Moments clés d’une vie au cœur d’un bâtiment historique

1 décembre 2023
908 vues
13 minutes de lecture

Elle fut la mairie des Eaux-Vives avant de devenir celle de la Ville de Genève et d’héberger le Service de l’état civil. Lieu de transitions et de moments forts d’une vie, le bâtiment de « style suisse », œuvre de l’architecte genevois Léon Bovy, porte aussi en lui l’histoire de l’ancienne commune autonome.

Chaque Genevois y passe au moins une fois dans sa vie. Non, il n’est pas question ici des Bains des Pâquis ou de la plaine de Plainpalais, mais bien du Service de l’état civil. Ce dernier est situé à la rue de la Mairie 37, en plein cœur du quartier des Eaux-Vives, l’un des plus grands de la ville.

Le Service de l’état civil, ce drôle d’endroit qui a pour mission d’enregistrer tous les événements qui marquent le parcours de la vie d’une personne, de sa naissance à sa mort, dans le registre de l’état civil. Ce drôle d’endroit qui marque les esprits, non seulement par son rôle, mais aussi, et peut-être surtout, par son emplacement, puisqu’il est installé dans le bâtiment de la mairie des Eaux-Vives.

Les Eaux-Vives, cette ex-commune autonome

Un bâtiment historique important, puisqu’il est le témoin de l’époque où les Eaux-Vives formaient une commune autonome de la Ville de Genève. Aujourd’hui entouré de cafés, de restaurants, d’un fitness et de bien d’autres services et entreprises du bouillonnant quartier, fut un temps – pas si lointain – où la mairie était le symbole d’une commune… et de son importance. Le promeneur ou l’automobiliste, qu’il soit de Genève ou d’ailleurs, continue à lever les yeux lorsqu’il passe devant l’imposante bâtisse au style bien particulier. Pour comprendre un peu mieux l’architecture originale du bâtiment, il faut se tourner vers l’histoire du quartier dans lequel il est implanté. Jusqu’en 1930, date de la votation sur la « Grande Genève » qui a entraîné la fusion administrative des communes de Genève, des Eaux-Vives, de Plainpalais et du Petit-Saconnex, les Eaux-Vives étaient une commune indépendante. Au Moyen-Âge, on l’appelait faubourg du Temple.

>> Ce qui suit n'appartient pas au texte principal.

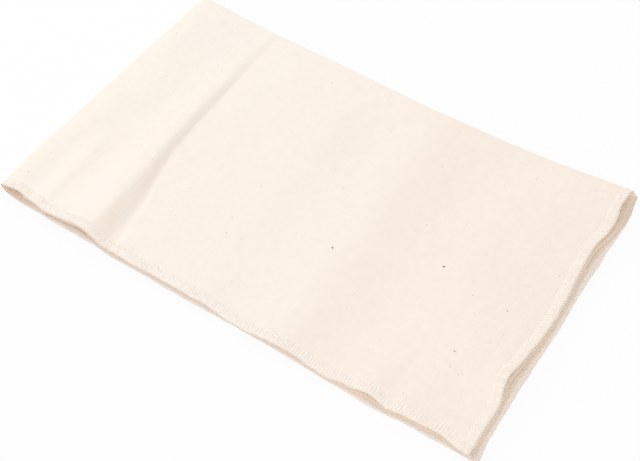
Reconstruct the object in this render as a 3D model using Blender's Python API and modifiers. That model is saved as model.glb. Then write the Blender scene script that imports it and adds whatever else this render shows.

Un bâtiment historique important, puisqu’il est le témoin de l’époque où les Eaux-Vives formaient une commune autonome de la Ville de Genève.

Comme tous les faubourgs de la ville, il a été rasé dans les années 1530 pour empêcher l’ennemi savoyard d’avancer. Après la paix avec la Savoie en 1693, le faubourg à vocation artisanale s’est lentement construit. Le port de la Scie a été érigé entre 1836 et 1838 et le bord du lac est peu à peu devenu un quai marchand animé, où les voiliers du Léman venaient décharger leurs cargaisons. À noter également la construction du pont du Mont-Blanc, en 1853, qui permettra de relier les Eaux-Vives aux Pâquis par la route.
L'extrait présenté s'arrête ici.